• _SUPPLIED DATA_:
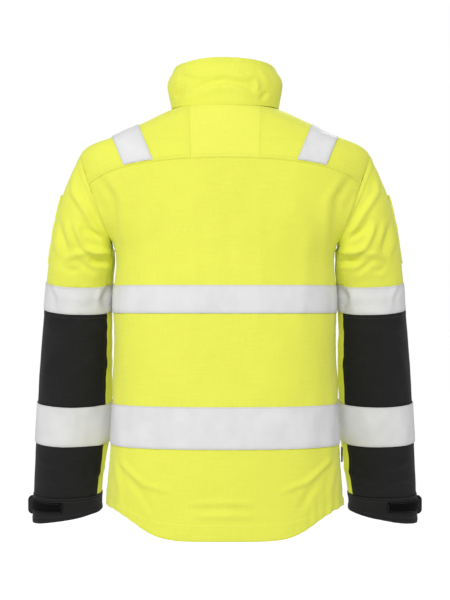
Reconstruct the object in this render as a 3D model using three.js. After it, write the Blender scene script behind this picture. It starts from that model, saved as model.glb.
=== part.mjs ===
// High-visibility protective work jacket, hanging as if it were worn, with its zip closed.
// Millimetres. +Z is up, the front faces -Y and the wearer's left is +X.
// The origin is the middle of the neck opening, level with the ends of the hang loop.
import * as THREE from 'three';
import * as BufferGeometryUtils from 'three/addons/utils/BufferGeometryUtils.js';

// ---------------------------------------------------------------- driving dimensions
const clothThickness = 2.6;
const sewingGap = 0.5;
const layerGap = 1.2;
const tapeThickness = 1.1;
const chestHalfWidth = 207;
const hemFlare = 15;
const hemHalfWidth = chestHalfWidth + hemFlare;
const shoulderReach = 65;
const shoulderHalfWidth = chestHalfWidth + shoulderReach;
const neckHalfWidth = 100;
const backLength = 780;
const sideLength = 729;
const frontLength = 760;
const backDepth = 134;
const frontLineAtHem = -150;
const frontLineLean = 0.08;
const underarmHeight = -256;
const shoulderTipHeight = -78;
const yokeSeamHeight = -90;
const collarHeight = 90;
const collarThickness = 4.5;
const narrowTape = 51;
const wideTape = 76;
const upperTapeTop = -320;
const lowerTapeTop = -539;
const zipHalfWidth = 5.6;
const zipMiddleGap = 0.6;
const sliderLength = 15;
const sliderWidth = 11;
const sliderThickness = 3.2;
const pullLength = 34;
const pullWidth = 7;
const pullThickness = 2;
const pocketDepth = 3.6;
const flapThickness = 2.4;
const badgeWidth = 62;
const badgeHeight = 42;
const badgeThickness = 2.4;
const cuffHeight = 57;
const cuffThickness = 4.2;
const cuffTabLength = 84;
const cuffTabHeight = 37;
const cuffTabThickness = 3;
const hangLoopWidth = 64;
const hangLoopDrop = 13;
const hangLoopRadius = 2.6;
const elbowFlexDegrees = 45;
const elbowHingeForward = 25;
const underSleeveFrom = 150;
const underSleeveTo = 210;

// ---------------------------------------------------------------- small helpers
const degrees = THREE.MathUtils.degToRad;
const lerp = THREE.MathUtils.lerp;
const clamp = THREE.MathUtils.clamp;

// A cosine or sine raised to a power below one squares an ellipse's corners.
function squared(value, sharpness) {
  return Math.sign(value) * Math.abs(value) ** (2 / sharpness);
}

// Smooth curve through evenly spaced stations; works on numbers.
function through(values, at) {
  const last = values.length - 1;
  const index = clamp(Math.floor(at), 0, last - 1);
  const f = at - index;
  const b = values[index];
  const c = values[index + 1];
  const a = index > 0 ? values[index - 1] : 2 * b - c;
  const d = index < last - 1 ? values[index + 2] : 2 * c - b;
  const slopes = (c - a) + (2 * a - 5 * b + 4 * c - d) * f + (3 * b - a - 3 * c + d) * f * f;
  return b + 0.5 * f * slopes;
}

// The value between low and high at which a rising function passes zero.
function rootOf(rising, low, high) {
  let below = low;
  let above = high;
  for (let step = 0; step < 26; step += 1) {
    const middle = (below + above) / 2;
    if (rising(middle) < 0) below = middle;
    else above = middle;
  }
  return (below + above) / 2;
}

// ---------------------------------------------------------------- body of the jacket
// Each station is one ring around the body, from hem to neck: its half width, the y of its
// back and front, the heights of its back, side and front, and how square its corners are. Its
// height falls from the side to the back with a power of its own, and settle flattens the middle.
const frontLine = (z) => frontLineAtHem + (z + frontLength) * frontLineLean;

function station(halfWidth, back, backZ, sideZ, frontZ, sharpness, droop, settle = 1) {
  return { halfWidth, back, backZ, sideZ, frontZ, sharpness, droop, settle };
}

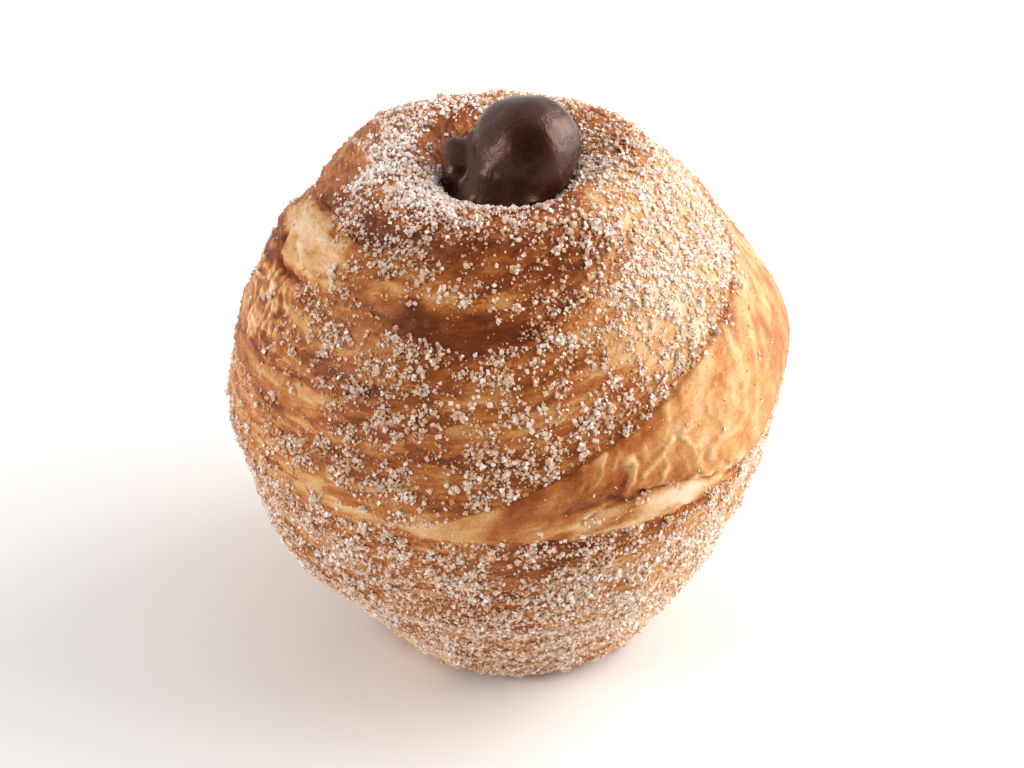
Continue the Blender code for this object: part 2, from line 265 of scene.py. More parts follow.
def spline(points, samples=24):
    """A smooth curve that passes through the points, and that never loops between near ones."""
    points = np.array(points)
    points = np.vstack([2 * points[0] - points[1], points, 2 * points[-1] - points[-2]])
    curve = []
    for p0, p1, p2, p3 in zip(points, points[1:], points[2:], points[3:]):
        t1 = math.sqrt(np.linalg.norm(p1 - p0))
        t2 = t1 + math.sqrt(np.linalg.norm(p2 - p1))
        t3 = t2 + math.sqrt(np.linalg.norm(p3 - p2))
        for t in np.linspace(t1, t2, samples, endpoint=False):
            a1 = p0 + (p1 - p0) * t / t1
            a2 = p1 + (p2 - p1) * (t - t1) / (t2 - t1)
            a3 = p2 + (p3 - p2) * (t - t2) / (t3 - t2)
            b1 = a1 + (a2 - a1) * t / t2
            b2 = a2 + (a3 - a2) * (t - t1) / (t3 - t1)
            curve.append(b1 + (b2 - b1) * (t - t1) / (t2 - t1))
    curve.append(points[-2])
    return np.array(curve)


print("the outline is set by", len(outline_points()), "points")

# %% The turned outline
CURVE = spline(outline_points())
CURVE[:, 1] = np.maximum(CURVE[:, 1], 0.0)
REACH = np.concatenate([[0.0], np.cumsum(np.linalg.norm(np.diff(CURVE, axis=0), axis=1))])
END = REACH[-1]


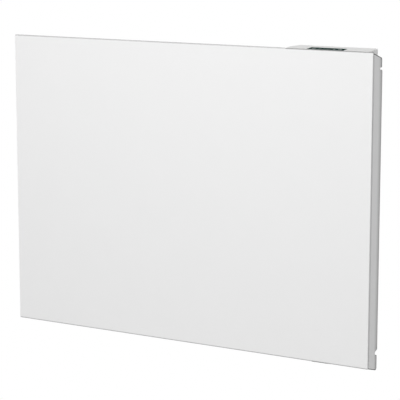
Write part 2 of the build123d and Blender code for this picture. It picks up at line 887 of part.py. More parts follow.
def make_box_screws():
    """Pan-head screws from behind into the control box."""
    with BuildPart() as box_screws:
        for x, height in box_screw_places():
            post(x, height, (well_rear - 1.0, body_depth), rivet_radius)
            post(x, height, (body_depth, body_depth + 1.8), 3.0)
            cross = (body_depth + 0.9, body_depth + 2)
            slab((x - 1.6, x + 1.6), cross, (height - 0.3, height + 0.3), mode=Mode.SUBTRACT)
            slab((x - 0.3, x + 0.3), cross, (height - 1.6, height + 1.6), mode=Mode.SUBTRACT)
    write(box_screws, "box_screws")


def make_main_board():
    """Upright circuit board with its screw holes."""
    width, height = main_board_size
    middle = main_board_middle()
    with BuildPart() as main_board:
        slab(
            (well_centre - width / 2, well_centre + width / 2),
            (main_board_depth, main_board_depth + board_thickness),
            (middle - height / 2, middle + height / 2),
        )
        for x, place in board_screw_places():
            depths = (main_board_depth - 1, main_board_depth + board_thickness + 1)
            post(x, place, depths, 1.0 + 2 * hole_gap, mode=Mode.SUBTRACT)
    write(main_board, "main_board")


def make_board_screws():
    with BuildPart() as board_screws:
        for x, height in board_screw_places():
            post(x, height, (main_board_depth, well_rear - 1.0), 1.0)
            post(x, height, (main_board_depth - 1.4, main_board_depth), 1.9)
    write(board_screws, "board_screws")


def board_block(name, across, up, size, rounding):
    """A part on the front of the main board; size is width, thickness and height."""
    x, height = well_centre + across, main_board_middle() + up
    with BuildPart() as component:
        slab(
            (x - size[0] / 2, x + size[0] / 2),
            (main_board_depth - size[1], main_board_depth),
            (height - size[2] / 2, height + size[2] / 2),
        )
        fillet(component.edges().filter_by(Axis.Y), radius=rounding)
    write(component, name)


def make_board_capacitors():
    with BuildPart() as board_capacitors:
        x = well_centre + main_board_size[0] / 2 - capacitor_inset
        for up in (1.5, 12.0):
            depths = (main_board_depth - 11, main_board_depth)
            post(x, main_board_middle() + up, depths, capacitor_radius)
    write(board_capacitors, "board_capacitors")


def make_display_board():
    """Flat board under the window that carries the display and the touch pads."""
    middle = box_right - window_right_inset - window_width / 2
    width, length = display_board_size
    with BuildPart() as display_board:
        slab(
            (middle - width / 2, middle + width / 2),
            (window_centre_depth - length / 2, window_centre_depth + length / 2),
            (display_board_height, display_board_height + board_thickness),
        )
    write(display_board, "display_board")


def make_display_module():
    """Digit display, in a shallow frame that stands up to the window."""
    middle = box_right - window_right_inset - window_width / 2
    width, length, height = display_size
    base = display_board_height + board_thickness
    under_glass = cover_top(window_centre_depth - length / 2) - window_thickness - fit_gap
    with BuildPart() as display_module:
        slab(
            (middle - width / 2, middle + width / 2),
            (window_centre_depth - length / 2, window_centre_depth + length / 2),
            (base, under_glass),
        )
        slab(
            (middle - width / 2 + 1.5, middle + width / 2 - 1.5),
            (window_centre_depth - length / 2 + 1.5, window_centre_depth + length / 2 - 1.5),
            (base + height, under_glass + 1),
            mode=Mode.SUBTRACT,
        )
    write(display_module, "display_module")


# --- mains switch, gland and terminal block ------------------------------------------------------
def switch_plane():
    return slope_plane(switch_x, switch_depth, inlet_height(switch_depth), -1)


def gland_plane():
    """On the bottom sheet's rear flange, facing the wall."""
    origin = (gland_x, y_at(ear_depth), z_at(gland_height))
    return Plane(origin=origin, x_dir=(1, 0, 0), z_dir=(0, 1, 0))


def switch_body_size():
    """Outline of the switch body that passes through the sheet."""
    room = 2 * (rocker_gap + switch_wall)
    return (rocker_length + room, rocker_width + room)


def make_mains_switch():
    """Switch body with its bezel and an open seat for the rocker."""
    plane = switch_plane()
    width, length = switch_body_size()
    seat = (rocker_length + 2 * rocker_gap, rocker_width + 2 * rocker_gap)
    with BuildPart() as mains_switch:
        with BuildSketch(plane):
            RectangleRounded(width, length, 0.8)
        extrude(amount=-switch_body_depth)
        with BuildSketch(plane):
            RectangleRounded(width + 2.4, length + 2.4, 1.6)
        extrude(amount=switch_flange)
        with BuildSketch(plane.offset(switch_flange)):
            Rectangle(*seat)
        extrude(amount=-switch_flange - switch_seat, mode=Mode.SUBTRACT)
        pin_line = plane.offset(-rocker_pivot_depth + switch_flange)
        bore = Plane(origin=pin_line.origin, x_dir=pin_line.x_dir, z_dir=pin_line.y_dir)
        with BuildSketch(bore):
            Circle(rocker_pin_radius + rocker_pin_gap)
        extrude(amount=rocker_width / 2 + rocker_gap + switch_wall * 0.75, both=True, mode=Mode.SUBTRACT)
    write(mains_switch, "mains_switch")


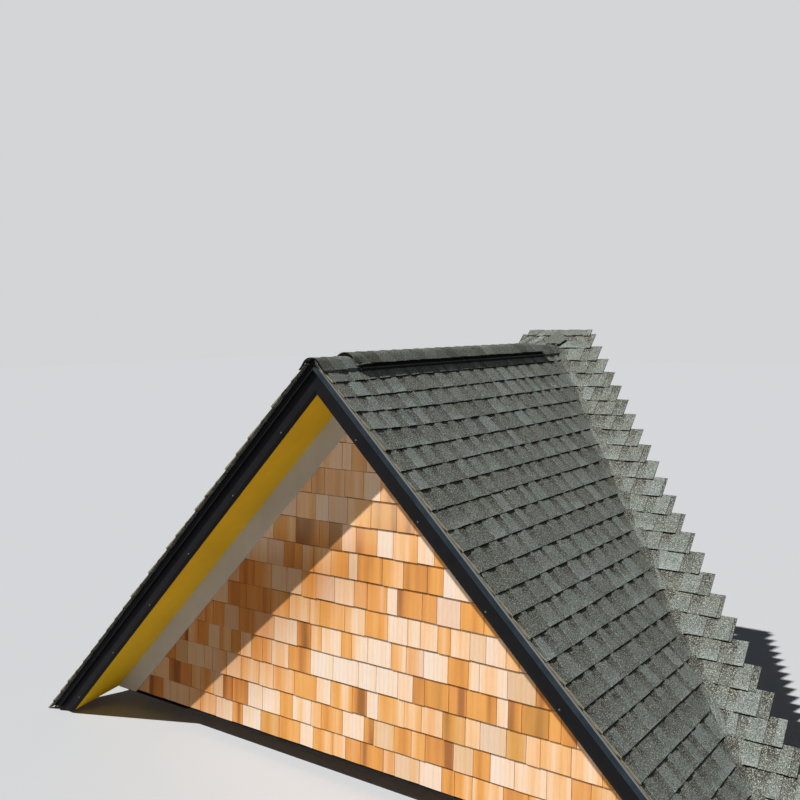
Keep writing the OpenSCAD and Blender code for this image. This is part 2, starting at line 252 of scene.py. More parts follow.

• _GIVEN REQUEST_:
Each line that holds the word "Blender" is to be copied.

• _EXPECTED OUTPUT_:
Reconstruct the object in this render as a 3D model using three.js. After it, write the Blender scene script behind this picture. It starts from that model, saved as model.glb.
Continue the Blender code for this object: part 2, from line 265 of scene.py. More parts follow.
Write part 2 of the build123d and Blender code for this picture. It picks up at line 887 of part.py. More parts follow.
Keep writing the OpenSCAD and Blender code for this image. This is part 2, starting at line 252 of scene.py. More parts follow.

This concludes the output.